------ Given data

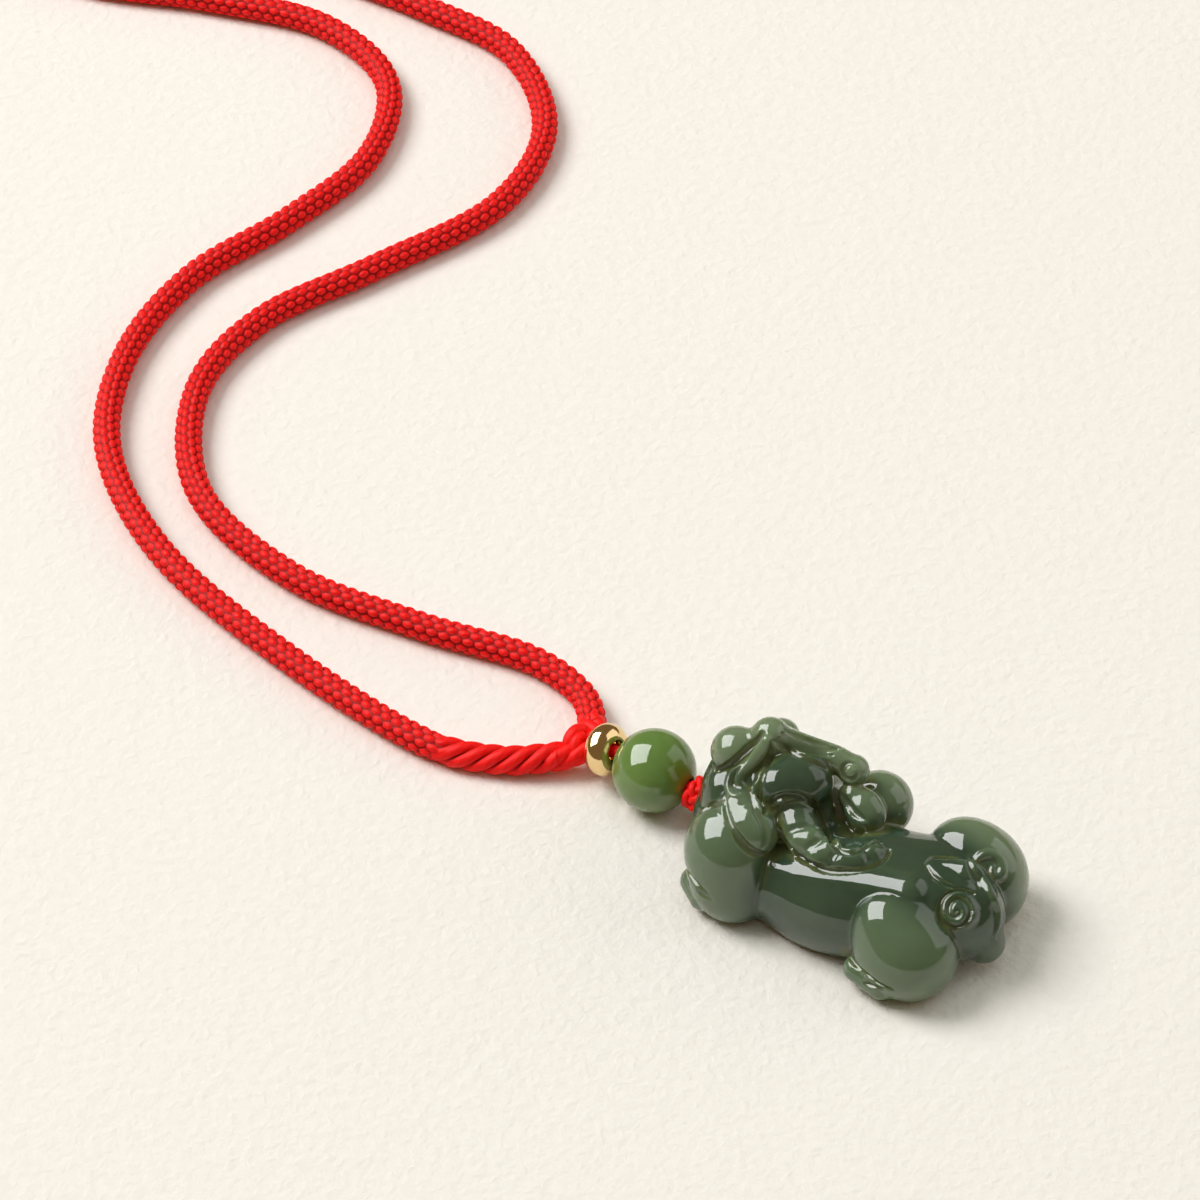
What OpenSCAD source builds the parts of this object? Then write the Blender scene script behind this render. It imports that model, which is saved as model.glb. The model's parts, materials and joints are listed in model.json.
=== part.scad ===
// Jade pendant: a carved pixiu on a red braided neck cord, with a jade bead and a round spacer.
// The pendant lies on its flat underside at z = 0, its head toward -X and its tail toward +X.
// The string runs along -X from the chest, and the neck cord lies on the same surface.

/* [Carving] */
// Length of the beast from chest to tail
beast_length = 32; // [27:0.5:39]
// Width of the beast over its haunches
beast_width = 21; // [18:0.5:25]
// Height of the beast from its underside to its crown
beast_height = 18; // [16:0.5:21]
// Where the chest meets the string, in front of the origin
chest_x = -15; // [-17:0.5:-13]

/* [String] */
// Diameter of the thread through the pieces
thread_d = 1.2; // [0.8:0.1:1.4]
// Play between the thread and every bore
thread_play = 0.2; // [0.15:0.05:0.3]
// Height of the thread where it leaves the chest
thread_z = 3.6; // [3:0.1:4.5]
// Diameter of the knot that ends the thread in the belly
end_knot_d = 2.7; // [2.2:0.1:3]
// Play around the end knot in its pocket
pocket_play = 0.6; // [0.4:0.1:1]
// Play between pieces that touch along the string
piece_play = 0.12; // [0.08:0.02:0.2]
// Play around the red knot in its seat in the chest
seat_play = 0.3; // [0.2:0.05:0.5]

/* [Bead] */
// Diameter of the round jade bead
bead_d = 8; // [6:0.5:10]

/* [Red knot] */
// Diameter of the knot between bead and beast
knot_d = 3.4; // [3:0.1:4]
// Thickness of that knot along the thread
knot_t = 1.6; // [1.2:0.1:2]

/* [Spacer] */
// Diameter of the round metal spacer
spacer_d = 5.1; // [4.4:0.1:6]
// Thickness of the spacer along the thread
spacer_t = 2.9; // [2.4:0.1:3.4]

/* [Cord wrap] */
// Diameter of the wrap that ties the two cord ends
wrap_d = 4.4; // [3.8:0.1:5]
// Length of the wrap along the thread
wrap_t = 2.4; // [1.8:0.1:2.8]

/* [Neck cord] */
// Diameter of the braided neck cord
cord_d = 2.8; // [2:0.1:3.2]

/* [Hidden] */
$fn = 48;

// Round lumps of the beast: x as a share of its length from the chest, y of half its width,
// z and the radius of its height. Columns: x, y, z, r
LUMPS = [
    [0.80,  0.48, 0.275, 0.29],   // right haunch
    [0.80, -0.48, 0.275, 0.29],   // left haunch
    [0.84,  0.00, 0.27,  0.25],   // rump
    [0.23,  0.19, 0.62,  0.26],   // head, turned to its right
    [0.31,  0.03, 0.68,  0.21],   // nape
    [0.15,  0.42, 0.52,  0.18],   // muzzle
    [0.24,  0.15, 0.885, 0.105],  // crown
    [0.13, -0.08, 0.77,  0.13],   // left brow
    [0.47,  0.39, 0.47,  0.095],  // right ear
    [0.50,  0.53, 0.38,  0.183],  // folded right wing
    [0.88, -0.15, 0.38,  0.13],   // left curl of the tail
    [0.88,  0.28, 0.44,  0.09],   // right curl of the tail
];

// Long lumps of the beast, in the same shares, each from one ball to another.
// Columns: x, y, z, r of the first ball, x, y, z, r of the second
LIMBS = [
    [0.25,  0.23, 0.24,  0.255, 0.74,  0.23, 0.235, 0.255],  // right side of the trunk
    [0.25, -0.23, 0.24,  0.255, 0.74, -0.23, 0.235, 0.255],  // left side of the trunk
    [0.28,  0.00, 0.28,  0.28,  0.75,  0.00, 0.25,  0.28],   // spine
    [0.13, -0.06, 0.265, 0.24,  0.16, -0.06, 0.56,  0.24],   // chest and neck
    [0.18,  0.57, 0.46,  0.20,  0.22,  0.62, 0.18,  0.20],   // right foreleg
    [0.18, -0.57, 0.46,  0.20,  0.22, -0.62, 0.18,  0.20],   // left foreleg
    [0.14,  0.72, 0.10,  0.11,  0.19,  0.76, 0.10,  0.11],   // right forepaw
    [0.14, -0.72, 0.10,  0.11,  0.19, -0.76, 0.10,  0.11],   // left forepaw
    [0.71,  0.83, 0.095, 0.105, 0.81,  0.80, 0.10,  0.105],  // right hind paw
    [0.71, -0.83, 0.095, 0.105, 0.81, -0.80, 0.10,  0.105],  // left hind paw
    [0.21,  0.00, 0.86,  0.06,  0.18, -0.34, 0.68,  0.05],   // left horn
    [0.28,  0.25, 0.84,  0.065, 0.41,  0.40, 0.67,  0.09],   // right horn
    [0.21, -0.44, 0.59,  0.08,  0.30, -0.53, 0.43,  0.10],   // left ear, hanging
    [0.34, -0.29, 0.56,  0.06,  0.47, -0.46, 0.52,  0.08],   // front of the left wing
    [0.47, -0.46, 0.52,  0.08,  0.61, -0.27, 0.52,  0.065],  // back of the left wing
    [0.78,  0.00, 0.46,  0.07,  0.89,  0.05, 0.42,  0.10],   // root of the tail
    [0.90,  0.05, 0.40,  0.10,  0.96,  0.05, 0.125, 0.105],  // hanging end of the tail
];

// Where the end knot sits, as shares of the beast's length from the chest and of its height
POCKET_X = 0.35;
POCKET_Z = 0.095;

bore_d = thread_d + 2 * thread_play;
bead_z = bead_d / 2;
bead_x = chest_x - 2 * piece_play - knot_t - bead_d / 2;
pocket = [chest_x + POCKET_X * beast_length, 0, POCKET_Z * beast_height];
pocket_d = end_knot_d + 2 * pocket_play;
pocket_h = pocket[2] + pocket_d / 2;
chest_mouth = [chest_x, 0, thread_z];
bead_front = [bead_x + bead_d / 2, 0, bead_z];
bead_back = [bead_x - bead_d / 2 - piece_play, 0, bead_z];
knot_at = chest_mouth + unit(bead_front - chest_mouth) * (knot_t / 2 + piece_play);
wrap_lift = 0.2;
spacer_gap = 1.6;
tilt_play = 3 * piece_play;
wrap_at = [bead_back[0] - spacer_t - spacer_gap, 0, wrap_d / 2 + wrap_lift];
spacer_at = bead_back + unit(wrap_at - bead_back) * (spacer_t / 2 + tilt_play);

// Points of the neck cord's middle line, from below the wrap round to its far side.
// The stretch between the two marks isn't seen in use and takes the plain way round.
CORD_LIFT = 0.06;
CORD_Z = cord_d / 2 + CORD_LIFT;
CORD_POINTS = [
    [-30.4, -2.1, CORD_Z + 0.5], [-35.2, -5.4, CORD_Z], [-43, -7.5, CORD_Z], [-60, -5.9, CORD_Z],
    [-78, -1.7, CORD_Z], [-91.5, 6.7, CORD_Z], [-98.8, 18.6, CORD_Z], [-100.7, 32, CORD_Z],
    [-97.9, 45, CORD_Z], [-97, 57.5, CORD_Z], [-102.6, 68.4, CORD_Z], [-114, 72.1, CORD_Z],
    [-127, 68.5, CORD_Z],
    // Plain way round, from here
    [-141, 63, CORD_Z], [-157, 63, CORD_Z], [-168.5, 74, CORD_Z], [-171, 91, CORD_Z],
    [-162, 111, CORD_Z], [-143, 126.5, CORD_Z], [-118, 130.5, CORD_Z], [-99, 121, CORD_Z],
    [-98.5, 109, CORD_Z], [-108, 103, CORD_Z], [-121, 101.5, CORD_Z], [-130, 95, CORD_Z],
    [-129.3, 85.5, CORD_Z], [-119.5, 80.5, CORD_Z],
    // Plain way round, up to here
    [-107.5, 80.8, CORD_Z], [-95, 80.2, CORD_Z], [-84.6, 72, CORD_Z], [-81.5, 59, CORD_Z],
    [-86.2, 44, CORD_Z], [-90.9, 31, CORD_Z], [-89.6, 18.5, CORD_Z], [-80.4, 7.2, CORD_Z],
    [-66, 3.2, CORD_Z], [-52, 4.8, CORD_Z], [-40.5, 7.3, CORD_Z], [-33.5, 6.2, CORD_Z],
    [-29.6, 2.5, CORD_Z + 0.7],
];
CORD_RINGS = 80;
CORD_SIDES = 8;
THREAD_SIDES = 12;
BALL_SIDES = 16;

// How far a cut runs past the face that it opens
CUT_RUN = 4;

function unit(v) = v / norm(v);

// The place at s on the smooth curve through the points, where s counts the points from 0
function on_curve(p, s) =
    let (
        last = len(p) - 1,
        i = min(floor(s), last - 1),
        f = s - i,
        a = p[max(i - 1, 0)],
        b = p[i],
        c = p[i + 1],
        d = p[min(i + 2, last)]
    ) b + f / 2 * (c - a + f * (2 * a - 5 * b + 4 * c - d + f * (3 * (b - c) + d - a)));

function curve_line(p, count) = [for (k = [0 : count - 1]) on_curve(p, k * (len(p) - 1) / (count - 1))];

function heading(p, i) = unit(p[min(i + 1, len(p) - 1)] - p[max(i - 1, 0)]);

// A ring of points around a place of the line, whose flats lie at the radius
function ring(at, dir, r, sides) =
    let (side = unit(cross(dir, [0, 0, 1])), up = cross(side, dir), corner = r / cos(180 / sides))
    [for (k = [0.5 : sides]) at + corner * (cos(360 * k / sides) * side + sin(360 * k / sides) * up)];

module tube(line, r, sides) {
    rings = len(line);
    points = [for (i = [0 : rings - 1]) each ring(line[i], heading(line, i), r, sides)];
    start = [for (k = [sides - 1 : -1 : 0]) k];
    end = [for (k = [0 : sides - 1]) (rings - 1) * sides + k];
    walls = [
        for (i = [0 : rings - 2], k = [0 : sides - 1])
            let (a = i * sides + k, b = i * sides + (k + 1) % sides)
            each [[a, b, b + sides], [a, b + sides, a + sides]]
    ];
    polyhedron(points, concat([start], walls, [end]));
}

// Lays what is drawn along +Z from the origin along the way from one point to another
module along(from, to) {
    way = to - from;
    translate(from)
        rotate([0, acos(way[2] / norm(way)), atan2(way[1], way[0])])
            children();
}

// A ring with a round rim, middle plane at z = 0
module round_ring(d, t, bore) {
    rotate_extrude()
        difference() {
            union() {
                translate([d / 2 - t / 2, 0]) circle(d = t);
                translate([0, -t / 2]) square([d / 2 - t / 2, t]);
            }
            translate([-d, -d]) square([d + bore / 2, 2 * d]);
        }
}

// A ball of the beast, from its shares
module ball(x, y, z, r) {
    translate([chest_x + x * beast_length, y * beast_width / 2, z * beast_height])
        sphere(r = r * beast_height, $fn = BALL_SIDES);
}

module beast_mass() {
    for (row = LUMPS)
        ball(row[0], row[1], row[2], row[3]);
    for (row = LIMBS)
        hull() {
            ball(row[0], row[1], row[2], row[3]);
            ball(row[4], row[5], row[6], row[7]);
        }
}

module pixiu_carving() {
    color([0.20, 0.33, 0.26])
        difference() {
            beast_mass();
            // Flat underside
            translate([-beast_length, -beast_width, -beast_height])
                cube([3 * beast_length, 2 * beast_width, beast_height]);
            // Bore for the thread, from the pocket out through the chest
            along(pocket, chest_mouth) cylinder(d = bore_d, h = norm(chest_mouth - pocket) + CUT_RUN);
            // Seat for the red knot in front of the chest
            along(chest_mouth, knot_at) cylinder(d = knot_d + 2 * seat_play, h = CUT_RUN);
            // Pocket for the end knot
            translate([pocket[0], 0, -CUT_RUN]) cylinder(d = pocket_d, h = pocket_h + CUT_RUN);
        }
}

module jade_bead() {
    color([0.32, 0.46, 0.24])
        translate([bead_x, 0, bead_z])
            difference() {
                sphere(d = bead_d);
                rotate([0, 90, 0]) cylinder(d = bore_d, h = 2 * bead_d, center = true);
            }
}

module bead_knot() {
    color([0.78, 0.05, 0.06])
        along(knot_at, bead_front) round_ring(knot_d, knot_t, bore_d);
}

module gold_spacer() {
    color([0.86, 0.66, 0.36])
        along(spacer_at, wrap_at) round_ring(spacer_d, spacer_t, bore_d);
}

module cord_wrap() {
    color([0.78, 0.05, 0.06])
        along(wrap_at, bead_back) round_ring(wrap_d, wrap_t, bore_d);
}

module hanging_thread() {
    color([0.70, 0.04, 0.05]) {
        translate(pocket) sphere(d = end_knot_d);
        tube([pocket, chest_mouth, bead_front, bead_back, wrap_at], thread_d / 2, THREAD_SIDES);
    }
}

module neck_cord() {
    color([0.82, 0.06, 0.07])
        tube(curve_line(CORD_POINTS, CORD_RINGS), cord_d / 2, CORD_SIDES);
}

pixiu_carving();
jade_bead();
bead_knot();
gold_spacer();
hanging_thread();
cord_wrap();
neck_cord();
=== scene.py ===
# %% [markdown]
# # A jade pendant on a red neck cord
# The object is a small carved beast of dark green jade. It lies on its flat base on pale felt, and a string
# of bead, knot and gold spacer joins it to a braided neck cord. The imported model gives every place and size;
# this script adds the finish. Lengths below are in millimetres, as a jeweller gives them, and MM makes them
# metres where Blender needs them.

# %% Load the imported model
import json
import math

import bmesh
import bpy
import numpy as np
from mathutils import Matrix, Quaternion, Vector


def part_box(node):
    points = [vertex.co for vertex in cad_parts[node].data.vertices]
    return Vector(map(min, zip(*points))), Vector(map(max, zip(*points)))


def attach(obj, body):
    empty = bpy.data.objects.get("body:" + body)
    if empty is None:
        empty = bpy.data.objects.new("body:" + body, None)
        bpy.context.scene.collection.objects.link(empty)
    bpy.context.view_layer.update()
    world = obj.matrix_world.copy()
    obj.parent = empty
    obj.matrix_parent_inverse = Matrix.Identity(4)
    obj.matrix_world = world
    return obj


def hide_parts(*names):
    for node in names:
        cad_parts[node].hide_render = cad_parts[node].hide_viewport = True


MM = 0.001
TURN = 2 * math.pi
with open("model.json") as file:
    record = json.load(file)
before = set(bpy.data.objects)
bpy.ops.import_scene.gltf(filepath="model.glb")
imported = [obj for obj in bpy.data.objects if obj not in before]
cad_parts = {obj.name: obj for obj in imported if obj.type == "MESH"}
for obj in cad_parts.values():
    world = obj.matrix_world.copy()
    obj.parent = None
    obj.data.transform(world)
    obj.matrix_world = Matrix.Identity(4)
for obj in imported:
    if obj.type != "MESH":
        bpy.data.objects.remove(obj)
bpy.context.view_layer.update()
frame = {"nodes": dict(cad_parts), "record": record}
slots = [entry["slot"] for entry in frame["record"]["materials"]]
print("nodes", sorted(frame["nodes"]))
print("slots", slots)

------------

Problem statement:
In the listing above, locate the line with "pixiu_carving();" and the line with "import numpy as np", then extract exactly those lines and every line between them, and nothing more.

Answer to the exercise:
pixiu_carving();
jade_bead();
bead_knot();
gold_spacer();
hanging_thread();
cord_wrap();
neck_cord();
=== scene.py ===
# %% [markdown]
# # A jade pendant on a red neck cord
# The object is a small carved beast of dark green jade. It lies on its flat base on pale felt, and a string
# of bead, knot and gold spacer joins it to a braided neck cord. The imported model gives every place and size;
# this script adds the finish. Lengths below are in millimetres, as a jeweller gives them, and MM makes them
# metres where Blender needs them.

# %% Load the imported model
import json
import math

import bmesh
import bpy
import numpy as np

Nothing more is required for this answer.